Les contribuables n’auraient pas tort de penser que les grandes entreprises échappent pour partie à l’impôt. Si des études françaises ont pu être contestées par le monde de l’entreprise, l’OCDE met en avant un rapport américain établi par la banque JP Morgan en 2012. Il compare les impôts des entreprises multinationales riches en propriété intellectuelle et ceux des entreprises dont le modèle d’activité se limite principalement au territoire des États-Unis. Selon ce rapport, au total, les multinationales enregistrent un taux effectif d’imposition de 22.6 % en moyenne sur 10 ans. Les entreprises à rayonnement national affichent un taux effectif d’imposition de 36.8 % sur la même période.
Comment faire pour mettre fin à cette situation ? « Pour s’attaquer au problème de l’érosion de la base d’imposition et du transfert de bénéfice qui, fondamentalement, est causé par l’interaction d’un grand nombre de facteurs, il est nécessaire d’élaborer rapidement un plan d’action global » affirme le rapport. « Un tel plan aurait pour principal objectif de donner aux pays les instruments nationaux et internationaux leur permettant de faire mieux coïncider leurs droits d’imposition avec l’activité économique réelle».
Deux révolutions
Les responsables de l’OCDE précisent cette affirmation : il faut mettre fin à une approche bilatérale de la fiscalité, qui repose sur la multiplication de conventions fiscales bilatérales signées entre deux Etats. « On peut imaginer des conventions multilatérales, négociées sous l’égide de l’OCDE, qui écrasent les conventions existantes » (dont la renégociation s’étalerait sur une dizaine d’années au moins) souligne Pascal Saint-Amans.
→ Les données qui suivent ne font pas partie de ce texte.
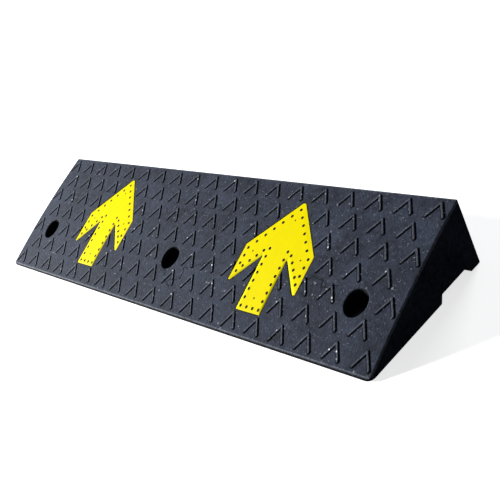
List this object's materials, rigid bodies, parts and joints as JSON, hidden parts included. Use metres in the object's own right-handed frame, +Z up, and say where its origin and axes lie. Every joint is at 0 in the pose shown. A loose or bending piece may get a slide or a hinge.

Deux années seraient nécessaires pour établir de telles conventions multilatérales. « La collaboration et la coordination permettront seront essentielles à la fourniture de solutions internationales exhaustives susceptibles de résoudre le problème de manière satisfaisante» ajoute sobrement le rapport.
Ce multilatéralisme, cette fin de la primauté des conventions bilatérales serait une révolution. Autre changement radical d’approche (Un de plus) : il n’est plus question de faire la chasse aux paradis fiscaux, de pourchasser les pratiques fiscales plus ou moins baroques de certains Etats ( Pays Bas, Luxembourg….) . C’est à la source, en empêchant les montages fiscaux pratiqués par les entreprises multinationales, que l’OCDE entend agir. L’organisation veut notamment « définir des règles relatives au traitement des opérations financières intragroupe, comme celles qui concernent la déductibilité des paiements ou l’application de retenues à la source ; et élaborer des solutions permettant de lutter plus efficacement contre les régimes dommageables, en prenant également en compte des facteurs tels que la transparence et la substance ». Le moment est venu, c’est maintenant ou jamais.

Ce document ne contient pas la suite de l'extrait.